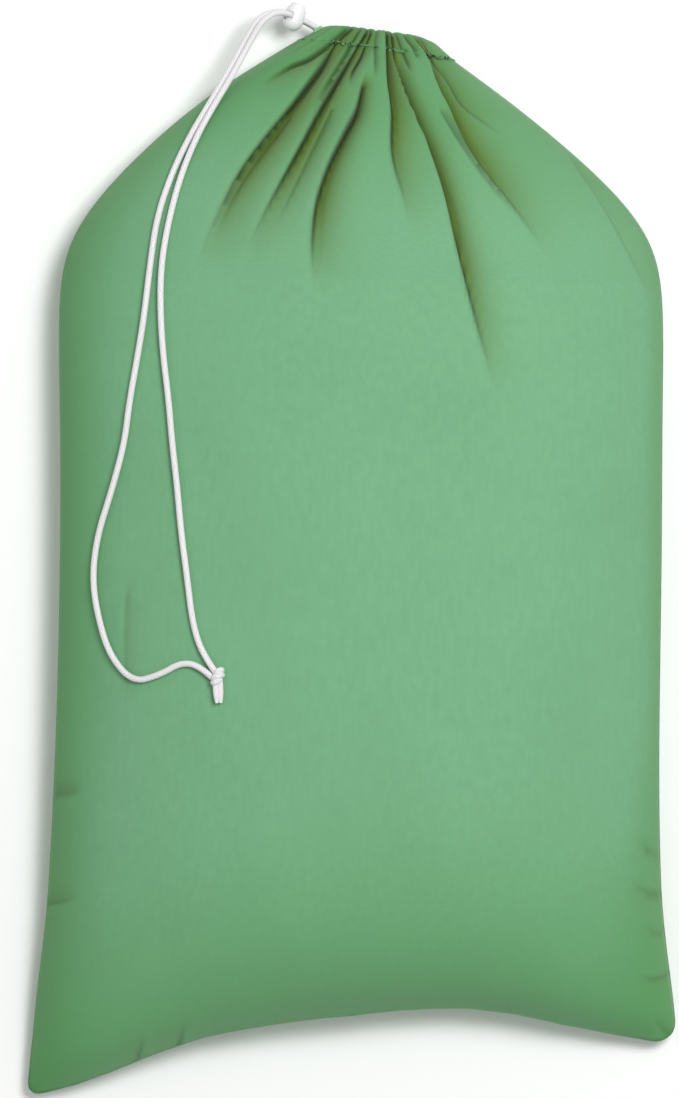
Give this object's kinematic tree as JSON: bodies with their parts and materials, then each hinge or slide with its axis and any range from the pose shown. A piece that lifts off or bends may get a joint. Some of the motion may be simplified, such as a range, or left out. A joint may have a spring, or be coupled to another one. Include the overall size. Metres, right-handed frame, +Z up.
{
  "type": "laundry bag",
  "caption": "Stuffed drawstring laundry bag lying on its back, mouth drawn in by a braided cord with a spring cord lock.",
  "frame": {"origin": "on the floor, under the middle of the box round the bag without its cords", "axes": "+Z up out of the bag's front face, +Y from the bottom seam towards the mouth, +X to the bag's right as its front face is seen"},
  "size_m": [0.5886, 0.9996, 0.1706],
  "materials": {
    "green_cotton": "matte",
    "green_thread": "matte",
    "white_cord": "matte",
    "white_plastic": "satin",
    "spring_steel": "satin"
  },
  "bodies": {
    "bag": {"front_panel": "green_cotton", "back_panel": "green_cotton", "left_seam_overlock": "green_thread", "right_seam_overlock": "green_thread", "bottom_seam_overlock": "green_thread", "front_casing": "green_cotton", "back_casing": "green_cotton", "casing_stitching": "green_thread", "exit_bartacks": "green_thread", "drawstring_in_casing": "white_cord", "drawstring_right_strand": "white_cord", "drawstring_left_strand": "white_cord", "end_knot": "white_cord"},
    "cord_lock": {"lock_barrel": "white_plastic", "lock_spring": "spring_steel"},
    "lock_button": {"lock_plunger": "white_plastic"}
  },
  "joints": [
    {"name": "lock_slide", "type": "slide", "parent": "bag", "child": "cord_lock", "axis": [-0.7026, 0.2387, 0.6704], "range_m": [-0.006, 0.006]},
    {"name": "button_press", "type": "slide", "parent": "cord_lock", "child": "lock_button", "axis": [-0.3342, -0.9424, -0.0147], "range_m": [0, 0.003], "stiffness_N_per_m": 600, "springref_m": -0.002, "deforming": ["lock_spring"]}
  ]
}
================================
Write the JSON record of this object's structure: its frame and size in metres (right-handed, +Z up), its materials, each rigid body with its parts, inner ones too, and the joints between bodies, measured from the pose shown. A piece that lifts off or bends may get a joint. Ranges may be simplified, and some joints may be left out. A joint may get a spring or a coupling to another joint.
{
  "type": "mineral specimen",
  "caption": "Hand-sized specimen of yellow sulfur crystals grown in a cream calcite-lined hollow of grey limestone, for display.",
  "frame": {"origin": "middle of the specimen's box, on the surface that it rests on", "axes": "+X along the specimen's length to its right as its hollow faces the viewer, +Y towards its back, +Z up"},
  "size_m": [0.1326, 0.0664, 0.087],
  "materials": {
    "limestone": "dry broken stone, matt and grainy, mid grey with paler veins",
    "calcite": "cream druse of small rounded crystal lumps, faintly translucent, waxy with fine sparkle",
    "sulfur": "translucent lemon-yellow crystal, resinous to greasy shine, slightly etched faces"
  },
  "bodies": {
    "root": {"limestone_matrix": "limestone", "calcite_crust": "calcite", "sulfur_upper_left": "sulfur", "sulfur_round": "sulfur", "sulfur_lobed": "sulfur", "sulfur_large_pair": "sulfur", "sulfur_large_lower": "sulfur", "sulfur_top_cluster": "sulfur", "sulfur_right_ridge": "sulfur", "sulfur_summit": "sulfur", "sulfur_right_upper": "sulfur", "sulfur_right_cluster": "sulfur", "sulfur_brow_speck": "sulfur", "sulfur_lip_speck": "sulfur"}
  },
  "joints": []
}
================================
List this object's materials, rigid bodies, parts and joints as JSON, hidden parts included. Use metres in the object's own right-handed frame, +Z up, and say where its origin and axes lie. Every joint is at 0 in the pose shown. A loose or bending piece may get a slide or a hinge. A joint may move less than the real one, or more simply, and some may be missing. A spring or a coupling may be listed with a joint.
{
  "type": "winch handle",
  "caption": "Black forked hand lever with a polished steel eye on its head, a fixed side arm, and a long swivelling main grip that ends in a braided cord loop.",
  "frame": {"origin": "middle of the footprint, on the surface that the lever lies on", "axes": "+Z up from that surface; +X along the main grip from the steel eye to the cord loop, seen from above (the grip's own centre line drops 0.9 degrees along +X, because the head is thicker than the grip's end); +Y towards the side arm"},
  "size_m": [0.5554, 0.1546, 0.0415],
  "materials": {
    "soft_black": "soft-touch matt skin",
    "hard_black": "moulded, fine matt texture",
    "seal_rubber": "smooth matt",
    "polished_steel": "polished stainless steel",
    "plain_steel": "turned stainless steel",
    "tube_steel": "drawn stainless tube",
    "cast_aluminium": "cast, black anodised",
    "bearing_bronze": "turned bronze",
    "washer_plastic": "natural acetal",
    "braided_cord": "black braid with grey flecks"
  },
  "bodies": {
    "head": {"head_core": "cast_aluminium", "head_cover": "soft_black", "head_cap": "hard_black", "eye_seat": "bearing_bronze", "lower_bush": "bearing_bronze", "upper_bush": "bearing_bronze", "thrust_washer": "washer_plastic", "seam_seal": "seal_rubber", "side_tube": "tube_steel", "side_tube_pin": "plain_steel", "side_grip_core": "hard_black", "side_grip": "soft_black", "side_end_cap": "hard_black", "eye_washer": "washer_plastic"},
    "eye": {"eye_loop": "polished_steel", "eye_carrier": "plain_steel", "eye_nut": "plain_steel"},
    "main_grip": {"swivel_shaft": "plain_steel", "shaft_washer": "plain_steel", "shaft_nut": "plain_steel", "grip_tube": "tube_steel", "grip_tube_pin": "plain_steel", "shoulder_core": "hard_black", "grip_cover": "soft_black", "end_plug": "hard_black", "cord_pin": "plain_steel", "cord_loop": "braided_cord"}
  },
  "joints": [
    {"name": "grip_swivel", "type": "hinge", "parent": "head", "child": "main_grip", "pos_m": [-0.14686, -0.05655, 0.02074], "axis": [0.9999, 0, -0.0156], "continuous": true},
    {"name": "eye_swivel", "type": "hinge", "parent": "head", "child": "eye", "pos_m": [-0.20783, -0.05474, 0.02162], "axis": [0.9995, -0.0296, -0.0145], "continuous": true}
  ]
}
================================
=== Set exercise ===
Respond with the number of lines containing "hinge" and no additional words.

=== Written response ===
4